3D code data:
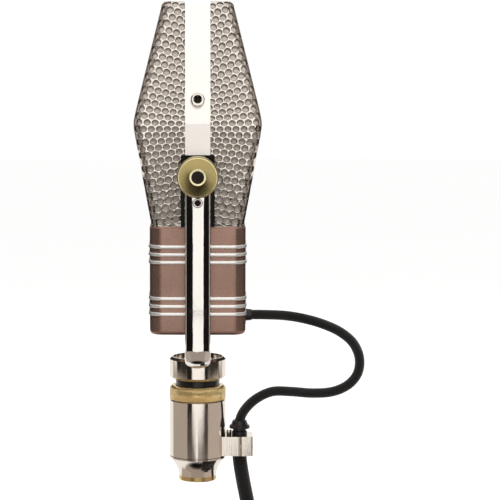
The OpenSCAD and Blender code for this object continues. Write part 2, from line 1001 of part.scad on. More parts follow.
module transformer_bracket() {
    foot_z = cover_z + cover_t;
    color([0.55, 0.56, 0.58]) {
        for (x = [-1, 1])
            translate([x * 21 - 1, -14, foot_z]) cube([2, 22, 40]);
        translate([-22, -14, foot_z]) cube([44, 22, 2]);
    }
}

module terminal_board() {
    color([0.4, 0.2, 0.1]) {
        translate([-15, -10, seam_z - 15.5]) cube([30, 20, 1.5]);
        for (x = [-9, 0, 9])
            translate([x, -6, seam_z - 19]) cylinder(h = 7, r = 1.3);
        for (x = [-12, 12], y = [-7, 7])
            translate([x, y, seam_z - 14]) cylinder(h = 14 - deck_t, r = 2.2);
    }
}

module cable_gland() {
    face_y = case_d / 2;
    bore_r = upper_lead_d / 2 + 0.15;
    color([0.1, 0.09, 0.09])
        translate([0, 0, exit_z])
            rotate([-90, 0, 0])
                rotate_extrude()
                    polygon([
                        [bore_r, face_y - 6], [5, face_y - 6], [5, face_y - case_wall],
                        [4.6, face_y - case_wall], [4.6, face_y], [6.5, face_y],
                        [6.5, face_y + 0.4], [6.1, face_y + 0.8], [3.9, face_y + 0.8],
                        [3.6, face_y + 4.5], [bore_r, face_y + 4.5]
                    ]);
}

// ---- Leads ----

module upper_lead() {
    color([0.03, 0.03, 0.03]) tube(upper_lead_route, upper_lead_d, 10, [1, 0, 0]);
}

module lower_lead() {
    color([0.03, 0.03, 0.03]) tube(lower_lead_route, lower_lead_d, 10, [0, 1, 0.1]);
}

module lead_tail() {
    color([0.03, 0.03, 0.03]) tube(lead_tail_route, lower_lead_d, 10, [0, 1, 0.1]);
}

module lead_coil() {
    color([0.03, 0.03, 0.03])
        translate([0, coil_y, coil_z])
            rotate([90, 0, 0])
                rotate_extrude($fn = 96)
                    translate([coil_r, 0])
                        rounded_rect(coil_side, coil_side, lower_lead_d / 2);
}

// Straps around the bundle at the bottom and at the left of the coil
module coil_ties() {
    strap_t = 1.2;
    strap_w = 14;
    inner = coil_side + 1.6;
    color([0.08, 0.08, 0.09])
        for (a = [0, 90])
            translate([0, coil_y, coil_z])
                rotate([0, a, 0])
                    translate([0, 0, -coil_r])
                        difference() {
                            cube([strap_w, inner + 2 * strap_t, inner + 2 * strap_t], center = true);
                            cube([strap_w + 2, inner, inner], center = true);
                        }
}

module plug_shell() {
    r = 9.5;
    color([0.7, 0.7, 0.7])
        translate([plug_x, plug_y, plug_top_z])
            rotate_extrude()
                polygon([
                    [lower_lead_d / 2 + 0.1, 0], [5.6, 0], [7.2, -20], [8.4, -20], [r, -21],
                    [r, -64], [8.2, -64], [8.2, -24], [lower_lead_d / 2 + 0.1, -22]
                ]);
}

module plug_insert() {
    pin_circle_r = 4.2;
    color([0.06, 0.06, 0.06])
        translate([plug_x, plug_y, plug_top_z]) {
            translate([0, 0, -48]) cylinder(h = 10, r = 8.2 - fit);
            for (a = [30, 150, 270])
                rotate(a)
                    translate([pin_circle_r, 0, -62]) cylinder(h = 15, r = 1.2);
        }
}

thread_insert();
stand_socket();
mount_shell();
swivel_screws();
isolation_cushion();
stem();
stem_washer();
stem_nut();
lock_ring();
neck_cushion();
yoke_collar();
yoke_tube();
yoke_bolt();
arm_washers();
knob_left();
knob_right();
pivot_screw_left();
pivot_screw_right();
pivot_bushes();
side_brackets();
frame_plate();
spine_left();
spine_right();
centre_band();
band_screws();
grille_front();
grille_rear();
cloth_front();
cloth_rear();
magnet();
magnet_cushions();
magnet_bolts();
pole_left();
pole_right();
ribbon();
ribbon_clamps();
ribbon_clamp_screws();
ribbon_insulators();
ribbon_wires();
lower_case();
trim_bands_upper();
trim_bands_lower();
bottom_cover();
bottom_screws();
transformer_core();
transformer_coil();
transformer_bracket();
terminal_board();
cable_gland();
upper_lead();
clamp_body();
clamp_cap();
clamp_screws();
clamp_grommet();
lower_lead();
lead_coil();
coil_ties();
lead_tail();
plug_shell();
plug_insert();
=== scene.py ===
"""Looks of the ribbon microphone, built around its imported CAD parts. Metres, +Z up, the front faces -Y."""
import json
import math

import bmesh
import bpy
import numpy as np
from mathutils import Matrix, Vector

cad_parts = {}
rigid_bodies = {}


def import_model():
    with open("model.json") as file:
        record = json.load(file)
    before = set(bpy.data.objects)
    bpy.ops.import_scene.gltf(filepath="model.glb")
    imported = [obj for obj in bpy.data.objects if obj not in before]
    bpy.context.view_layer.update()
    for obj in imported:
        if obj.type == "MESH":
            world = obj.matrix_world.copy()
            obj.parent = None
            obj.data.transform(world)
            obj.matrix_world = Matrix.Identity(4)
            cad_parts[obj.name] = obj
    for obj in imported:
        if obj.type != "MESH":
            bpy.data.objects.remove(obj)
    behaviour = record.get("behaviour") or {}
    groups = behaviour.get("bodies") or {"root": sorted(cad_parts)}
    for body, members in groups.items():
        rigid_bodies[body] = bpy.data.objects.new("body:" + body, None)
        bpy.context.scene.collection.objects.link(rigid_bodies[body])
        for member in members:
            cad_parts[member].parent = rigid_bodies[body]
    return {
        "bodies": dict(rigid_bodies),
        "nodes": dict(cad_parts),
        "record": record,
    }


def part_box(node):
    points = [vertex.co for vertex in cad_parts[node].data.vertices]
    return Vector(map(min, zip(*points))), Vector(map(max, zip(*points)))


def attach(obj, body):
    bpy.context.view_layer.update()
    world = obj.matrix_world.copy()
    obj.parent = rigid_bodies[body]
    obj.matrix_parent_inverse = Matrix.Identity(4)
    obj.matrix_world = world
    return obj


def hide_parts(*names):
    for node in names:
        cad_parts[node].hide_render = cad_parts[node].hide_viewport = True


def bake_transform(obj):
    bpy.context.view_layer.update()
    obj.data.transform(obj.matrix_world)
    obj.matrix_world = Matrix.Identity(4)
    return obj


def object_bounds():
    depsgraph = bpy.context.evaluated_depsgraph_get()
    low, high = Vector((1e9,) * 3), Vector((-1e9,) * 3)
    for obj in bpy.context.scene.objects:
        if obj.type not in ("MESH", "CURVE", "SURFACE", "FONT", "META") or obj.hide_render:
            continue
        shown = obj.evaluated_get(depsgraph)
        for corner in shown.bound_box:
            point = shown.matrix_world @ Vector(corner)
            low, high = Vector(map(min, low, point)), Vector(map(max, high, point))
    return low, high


MM = 0.001

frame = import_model()
cad_low, cad_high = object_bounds()


# ---- Camera ----

CAMERA_PLACE = (1.3818, 0, 0.29536)
CAMERA_DOWN = 6.058
CAMERA_LENS, CAMERA_SENSOR, CAMERA_SHIFT = 156.34, 36, .1046


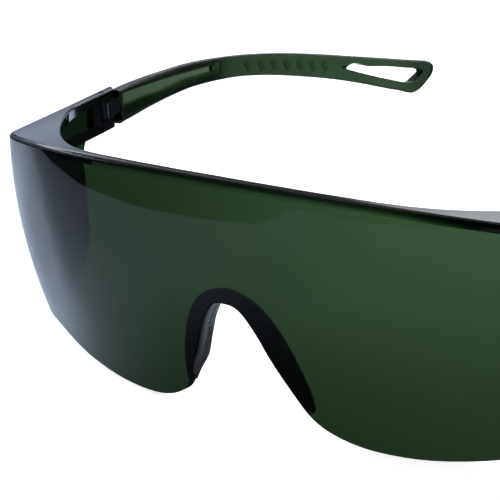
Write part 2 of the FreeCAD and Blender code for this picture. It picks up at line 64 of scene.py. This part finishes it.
def place(x, y, z):
    """wearing-frame point in mm -> scene point in m"""
    x, y, z = tip(x, y, z)
    return Vector((x / MM, y / MM + SHIFT_Y, z / MM + SHIFT_Z))


def smooth(u):
    u = max(0.0, min(1.0, u))
    return u * u * (3.0 - 2.0 * u)


# -------------------------------------------------------------- visor skin
# Lengths in mm. Arc length runs outwards from the centre along the brow, seen from above.
LENS_THICK = 2.0
MID_CURVE, CURVE_GROWTH = 6.234e-3, 3.594e-7      # 1/mm at the centre; cubic heading term
CORNER_START, CORNER_LEN, CORNER_TURN = 67.9, 6.68, 0.8062   # arc, arc, turn in radians
HALF_REF, DROOP = 71.92, 5.70         # brow droop follows (x / HALF_REF) squared
EASE_START, EASE_LEN = 0.85, 0.27     # where the droop levels off, in units of HALF_REF
BARREL, BARREL_SIDE = 3.2e-3, 1.17e-3             # rearward sweep per squared drop, 1/mm
BARREL_FADE = (80.0, 20.6)            # start and length in arc, from BARREL to BARREL_SIDE
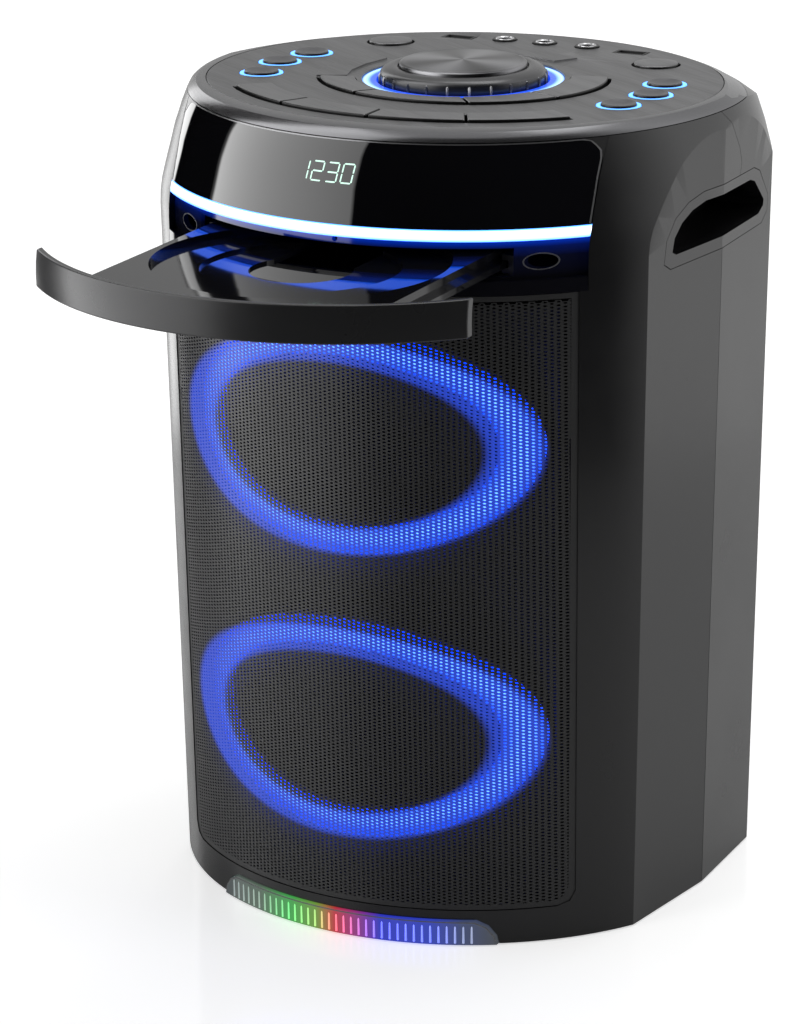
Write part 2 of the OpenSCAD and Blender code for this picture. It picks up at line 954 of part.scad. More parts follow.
press_angle = 20;
pinion_base = pinion_r * cos(press_angle);
back_gap = 0.6;
function inv(t) = tan(t) - t * PI / 180;
function tooth_half(r) = (90 / pinion_teeth) - back_gap / 4 / pinion_r * 180 / PI
  + (inv(press_angle) - inv(acos(min(1, pinion_base / r)))) * 180 / PI;
tip_r = pinion_r + 0.95 * tooth_m;
root_r = pinion_r - 1.25 * tooth_m;
tooth_radii = [root_r, pinion_base, pinion_base + 0.4, pinion_r, pinion_r + 0.5 * tooth_m, tip_r];
pinion_plan = [for (i = [0:pinion_teeth - 1])
  let (c = 360 / pinion_teeth * (i + 0.5))
  for (k = [-5:6])
    let (j = k <= 0 ? k + 5 : 6 - k, side = k <= 0 ? -1 : 1, r = tooth_radii[j])
    let (t = c + side * tooth_half(max(r, pinion_base)))
    [r * cos(t), r * sin(t)]];

module drive_gear() {
  color([0.85, 0.85, 0.82])
  translate([pinion_x, pinion_y, 0])
    difference() {
      union() {
        translate([0, 0, 290.9])
          linear_extrude(2.9)
            polygon(pinion_plan);
        translate([0, 0, 283])
          cylinder(r = 6, h = 8, $fn = 40);
        translate([0, 0, 285.4])
          cylinder(r = wheel_r, h = 4, $fn = 72);
      }
      translate([0, 0, 280])
        cylinder(r = 2 + run, h = 20, $fn = 32);
      translate([0, 0, belt_z - 0.5])
        difference() {
          cylinder(r = wheel_r + 1, h = 2.2, $fn = 72);
          translate([0, 0, -1])
            cylinder(r = wheel_r - 1.8, h = 5, $fn = 72);
        }
    }
}

module motor_pulley() {
  color([0.8, 0.75, 0.5])
  translate([pinion_x, pinion_y + belt_reach, 0])
    difference() {
      union() {
        translate([0, 0, 285.4])
          cylinder(r = pulley_r, h = 4, $fn = 40);
        translate([0, 0, chassis_low - gap - 10])
          cylinder(r = 1, h = 18, $fn = 24);
      }
      translate([0, 0, belt_z - 0.5])
        difference() {
          cylinder(r = pulley_r + 1, h = 2.2, $fn = 40);
          translate([0, 0, -1])
            cylinder(r = pulley_r - 2, h = 5, $fn = 40);
        }
    }
}

rack_pitch = PI * tooth_m;
rack_first = pinion_y - rack_pitch * 34;
rack_teeth = 47;
rack_root = 1.25 * tooth_m;
rack_tip = 0.95 * tooth_m;
rack_half = rack_pitch / 4 - back_gap / 4;
rack_plan = concat(
  [[rack_x + 4.6, rack_first - 2.5], [rack_x + 4.6, rack_first + rack_pitch * rack_teeth + 2.5]],
  [[rack_x + rack_root, rack_first + rack_pitch * rack_teeth + 2.5]],
  [for (i = [rack_teeth:-1:0]) let (c = rack_first + rack_pitch * i)
    for (k = [0:3])
      let (e = k == 0 || k == 3 ? rack_root : -rack_tip, side = k < 2 ? 1 : -1)
      [rack_x + e, c + side * (rack_half + e * tan(press_angle))]],
  [[rack_x + rack_root, rack_first - 2.5]]
);

module disc_tray() {
  color([0.02, 0.02, 0.022])
  difference() {
    union() {
      intersection() {
        translate([-tray_half, -260, tray_low])
          cube([2 * tray_half, 260 + tray_rear, tray_top - tray_low]);
        translate([0, -tray_in, 0])
          dome(wall + gap);
      }
      for (s = [-1, 1])
        translate([s > 0 ? tray_half - 1 : -flange_half, -214, 293])
          cube([flange_half - tray_half + 1, 214 + tray_rear, 2.5]);
      translate([0, 0, rack_low])
        linear_extrude(tray_low - rack_low + 0.5)
          polygon(rack_plan);
    }
    translate([0, disc_y, tray_top - disc_recess])
      cylinder(r = disc_r, h = 10, $fn = 96);
    translate([0, disc_y, tray_top - disc_recess - 1.2])
      cylinder(r = small_disc_r, h = 10, $fn = 96);
    translate([0, disc_y, tray_low - 5])
      cylinder(r = 21, h = 20, $fn = 60);
    translate([-18, disc_y, tray_low - 5])
      cube([36, disc_r - 2, 20]);
  }
}

module tray_front() {
  color([0.5, 0.5, 0.52])
  union() {
    translate([0, -tray_in, 0])
      intersection() {
        front_band(0, wall, panel_low, panel_top, panel_half);
        front_prism([
          [panel_half, panel_low + 4], [panel_half - 1.2, panel_low + 1.2],
          [panel_half - 4, panel_low], [-panel_half + 4, panel_low],
          [-panel_half + 1.2, panel_low + 1.2], [-panel_half, panel_low + 4],
          [-panel_half, panel_top - 4], [-panel_half + 1.2, panel_top - 1.2],
          [-panel_half + 4, panel_top], [panel_half - 4, panel_top],
          [panel_half - 1.2, panel_top - 1.2], [panel_half, panel_top - 4],
        ], -big, 0);
      }
    for (s = [-1, 1])
      translate([s * pin_x, -tray_in - 97, pin_z])
        intersection() {
          rotate([90, 0, 0])
            cylinder(r = pin_r, h = 14, $fn = 24);
          translate([-s * pin_x, 97, -pin_z])
            dome(1);
        }
  }
}

module turntable() {
  color([0.1, 0.1, 0.1])
  translate([0, spin_y, 0])
    union() {
      translate([0, 0, 288.6])
        cylinder(r = 14, h = 2, $fn = 60);
      translate([0, 0, 290])
        cylinder(r1 = 7.4, r2 = 6, h = 3.6, $fn = 48);
      translate([0, 0, chassis_low - 5])
        cylinder(r = 1, h = 15, $fn = 24);
      translate([0, 0, 285])
        cylinder(r = 5, h = 4, $fn = 40);
    }
}

module optical_sled() {
  color([0.3, 0.3, 0.32])
  translate([0, spin_y + 30, 0])
    difference() {
      union() {
        translate([-18, -10, 284.6])
          cube([36, 20, 5]);
        translate([-8, -9, 283])
          cube([16, 18, 3]);
        translate([0, -4, 289])
          cylinder(r = 4, h = 3.2, $fn = 32);
      }
      for (s = [-1, 1])
        translate([s * rod_x, 20, rod_z])
          rotate([90, 0, 0])
            cylinder(r = rod_r + run, h = 40, $fn = 32);
    }
}

module disc_clamp() {
  color([0.15, 0.15, 0.16])
  translate([0, spin_y, 0])
    union() {
      translate([0, 0, 300.9])
        cylinder(r = clamp_r, h = 2.2, $fn = 60);
      translate([0, 0, 302])
        cylinder(r = 11.6, h = 5, $fn = 60);
      translate([0, 0, bridge_low + bridge_t + 0.4])
        cylinder(r = clamp_r, h = 1.6, $fn = 60);
    }
}

module amplifier_board() {
  color([0.05, 0.25, 0.12])
  union() {
    translate([-66, -14, 12])
      cube([132, 88, 1.6]);
    translate([-58, 10, 13.5])
      cube([40, 34, 26]);
    for (x = [4, 22])
      translate([x, 20, 13.5])
        cylinder(r = 7.5, h = 26, $fn = 32);
    translate([-10, 54, 13.5])
      cube([66, 3, 34]);
    for (x = [-10:8:54])
      translate([x, 54, 13.5])
        cube([2, 16, 34]);
    translate([38, -6, 13.5])
      cube([20, 30, 8]);
  }
}

module power_inlet() {
  color([0.03, 0.03, 0.03])
  difference() {
    intersection() {
      body_solid(0);
      translate([-inlet_w / 2, rear_face - 22, inlet_z - inlet_h / 2])
        cube([inlet_w, 40, inlet_h]);
    }
    translate([-6.8, rear_face - 16, inlet_z - 4])
      cube([13.6, 40, 8]);
  }
}

module case_screws() {
  color([0.5, 0.5, 0.5])
  union() {
    for (s = deck_screws)
      rotate([0, 0, s[0]])
        translate([s[1], 0, deck_top - 11]) {
          cylinder(r = screw_r, h = 10.8, $fn = 24);
          translate([0, 0, 9.2 + 0.4])
            cylinder(r = 2.9, h = 1.2, $fn = 24);
        }
    for (p = base_screws)
      translate([p[0], p[1], 0.8]) {
        cylinder(r = screw_r, h = 13, $fn = 24);
        cylinder(r = 2.9, h = 1.1, $fn = 24);
      }
  }
}

module volume_knob() {
  color([0.1, 0.1, 0.11])
  translate([0, knob_y, 0])
    difference() {
      union() {
        rotate_extrude($fn = 96)
          polygon([
            [0, knob_low + 1.5], [30, knob_low + 1.5], [30, knob_low], [knob_r, knob_low],
            [knob_r, plate_z + 3], [knob_r - 2, plate_z + 4.6],
            [30.5, plate_z + 5.4], [27.8, plate_z + 5.4], [27.8, plate_z + 4], [0, plate_z + 4],
          ]);
        translate([0, 0, board_top - board_t])
          cylinder(r = shaft_r, h = knob_low - board_top + board_t + 2, $fn = 48);
      }
      for (i = [0:35])
        rotate([0, 0, i * 10])
          translate([knob_r - 0.7, -0.6, knob_low - 1])
            cube([3, 1.2, 3.6 + plate_z - knob_low]);
    }
}

module knob_cap() {
  color([0.35, 0.35, 0.36])
  translate([0, knob_y, plate_z + 4 + gap])
    rotate_extrude($fn = 96)
      polygon([
        [0, 0], [27.3, 0], [27.3, knob_rise - 5.2], [26.4, knob_rise - 4.3], [0, knob_rise - 4.3],
      ]);
}

module button_stem(p) {
  translate([p[0], p[1], stem_low])
    cylinder(r = stem_r, h = cap_low - stem_low + 1, $fn = 28);
  translate([p[0], p[1], deck_low - gap - 0.1 - collar_t])
    cylinder(r = collar_r, h = collar_t, $fn = 28);
}

module round_cap(p, r) {
  color([0.2, 0.2, 0.21])
  union() {
    translate([p[0], p[1], cap_low])
      cylinder(r = r, h = cap_top - cap_low, $fn = 48);
    button_stem(p);
  }
}

module lit_button_left_rear() {
  round_cap([-lit_at[0][0], lit_at[0][1]], lit_r);
}

module lit_button_left_middle() {
  round_cap([-lit_at[1][0], lit_at[1][1]], lit_r);
}

module lit_button_left_front() {
  round_cap([-lit_at[2][0], lit_at[2][1]], lit_r);
}

module lit_button_right_rear() {
  round_cap(lit_at[0], lit_r);
}

module lit_button_right_middle() {
  round_cap(lit_at[1], lit_r);
}

module lit_button_right_front() {
  round_cap(lit_at[2], lit_r);
}

module round_button_left() {
  round_cap([-round_at[0], round_at[1]], round_r);
}

module round_button_right() {
  round_cap(round_at, round_r);
}

module arc_key(o, i, from, to, cy, stems) {
  edge = 0.4;
  turn = edge / ((o[0] + i[0]) / 2) * 180 / PI;
  color([0.25, 0.25, 0.26])
  union() {
    sector(
      [o[0] - edge, o[1] - edge], [i[0] + edge, i[1] + edge],
      from + turn, to - turn, cap_low, cap_top, cy
    );
    for (p = stems)
      button_stem(p);
  }
}

module outer_key(i) {
  arc_key(
    [plate_half_w * outer_big, plate_half_d * outer_big],
    [plate_half_w * outer_small, plate_half_d * outer_small],
    outer_cuts[i], outer_cuts[i + 1], plate_y, outer_stems(i)
  );
}

module inner_key(i) {
  arc_key(
    inner_out, [inner_in, inner_in],
    inner_cuts[i], inner_cuts[i + 1], knob_y, inner_stems(i)
  );
}

module outer_key_1() {
  outer_key(0);
}

module outer_key_2() {
  outer_key(1);
}

module outer_key_3() {
  outer_key(2);
}

module outer_key_4() {
  outer_key(3);
}

module inner_key_1() {
  inner_key(0);
}

module inner_key_2() {
  inner_key(1);
}

module inner_key_3() {
  inner_key(2);
}

module inner_key_4() {
  inner_key(3);
}

front_shell();
rear_cover();
top_rim();
top_deck();
control_plate();
display_window();
display_module();
light_strip();
tray_bay();
speaker_grille();
baffle();
upper_ring_light();
lower_ring_light();
upper_speaker();
lower_speaker();
upper_cone();
lower_cone();
base_plate();
rubber_feet();
base_lens();
base_light_board();
left_handle();
right_handle();
control_board();
knob_ring_light();
button_light_rings();
microphone_jacks();
usb_sockets();
disc_chassis();
loading_motor();
loading_belt();
amplifier_board();
power_inlet();
case_screws();
disc_tray();
tray_front();
drive_gear();
motor_pulley();
turntable();
optical_sled();
disc_clamp();
volume_knob();
knob_cap();
lit_button_left_rear();
lit_button_left_middle();
lit_button_left_front();
lit_button_right_rear();
lit_button_right_middle();
lit_button_right_front();
round_button_left();
round_button_right();
outer_key_1();
outer_key_2();
outer_key_3();
outer_key_4();
inner_key_1();
inner_key_2();
inner_key_3();
inner_key_4();
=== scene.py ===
"""Karaoke machine with a disc tray: its looks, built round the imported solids."""

from __future__ import annotations

import json
import logging
import math
from dataclasses import dataclass
from enum import Enum
from typing import Callable, Iterable, Sequence

import bmesh
import bpy
import numpy as np
from mathutils import Matrix, Vector

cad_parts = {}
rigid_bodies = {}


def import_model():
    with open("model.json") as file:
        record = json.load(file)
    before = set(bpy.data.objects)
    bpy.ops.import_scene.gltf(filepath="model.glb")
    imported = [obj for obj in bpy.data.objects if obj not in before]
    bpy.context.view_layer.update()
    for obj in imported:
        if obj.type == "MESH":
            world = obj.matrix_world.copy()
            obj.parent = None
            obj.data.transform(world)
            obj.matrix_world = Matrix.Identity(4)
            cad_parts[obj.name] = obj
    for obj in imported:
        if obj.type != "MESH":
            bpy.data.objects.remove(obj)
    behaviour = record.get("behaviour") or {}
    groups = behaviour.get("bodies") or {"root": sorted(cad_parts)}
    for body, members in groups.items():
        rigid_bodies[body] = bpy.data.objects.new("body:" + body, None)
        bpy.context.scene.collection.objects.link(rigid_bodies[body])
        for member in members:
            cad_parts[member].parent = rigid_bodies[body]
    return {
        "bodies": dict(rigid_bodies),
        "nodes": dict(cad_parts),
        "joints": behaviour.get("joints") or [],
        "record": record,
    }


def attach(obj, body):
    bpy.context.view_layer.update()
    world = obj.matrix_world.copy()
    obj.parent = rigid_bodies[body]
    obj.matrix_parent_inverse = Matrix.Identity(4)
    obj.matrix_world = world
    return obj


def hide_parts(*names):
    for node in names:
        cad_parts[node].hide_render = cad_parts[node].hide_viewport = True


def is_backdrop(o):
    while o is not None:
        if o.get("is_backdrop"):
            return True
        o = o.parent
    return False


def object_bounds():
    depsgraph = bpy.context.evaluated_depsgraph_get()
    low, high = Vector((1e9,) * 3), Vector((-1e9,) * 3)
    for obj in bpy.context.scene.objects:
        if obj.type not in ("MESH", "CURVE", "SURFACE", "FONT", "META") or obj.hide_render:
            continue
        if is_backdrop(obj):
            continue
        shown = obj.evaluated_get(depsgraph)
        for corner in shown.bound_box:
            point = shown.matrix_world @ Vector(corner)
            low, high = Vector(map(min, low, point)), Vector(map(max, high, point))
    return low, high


LOG = logging.getLogger("karaoke")
MM = 0.001
Point = tuple[float, float, float]
Colour = tuple[float, float, float]
Outline = list[tuple[float, float]]


# ---------------------------------------------------------------- shape of the body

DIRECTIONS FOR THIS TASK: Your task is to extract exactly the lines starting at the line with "Write part 2 of the FreeCAD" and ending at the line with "BARREL_FADE = (80.0, 20.6)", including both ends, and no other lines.

EXPECTED ANSWER:
Write part 2 of the FreeCAD and Blender code for this picture. It picks up at line 64 of scene.py. This part finishes it.
def place(x, y, z):
    """wearing-frame point in mm -> scene point in m"""
    x, y, z = tip(x, y, z)
    return Vector((x / MM, y / MM + SHIFT_Y, z / MM + SHIFT_Z))


def smooth(u):
    u = max(0.0, min(1.0, u))
    return u * u * (3.0 - 2.0 * u)


# -------------------------------------------------------------- visor skin
# Lengths in mm. Arc length runs outwards from the centre along the brow, seen from above.
LENS_THICK = 2.0
MID_CURVE, CURVE_GROWTH = 6.234e-3, 3.594e-7      # 1/mm at the centre; cubic heading term
CORNER_START, CORNER_LEN, CORNER_TURN = 67.9, 6.68, 0.8062   # arc, arc, turn in radians
HALF_REF, DROOP = 71.92, 5.70         # brow droop follows (x / HALF_REF) squared
EASE_START, EASE_LEN = 0.85, 0.27     # where the droop levels off, in units of HALF_REF
BARREL, BARREL_SIDE = 3.2e-3, 1.17e-3             # rearward sweep per squared drop, 1/mm
BARREL_FADE = (80.0, 20.6)            # start and length in arc, from BARREL to BARREL_SIDE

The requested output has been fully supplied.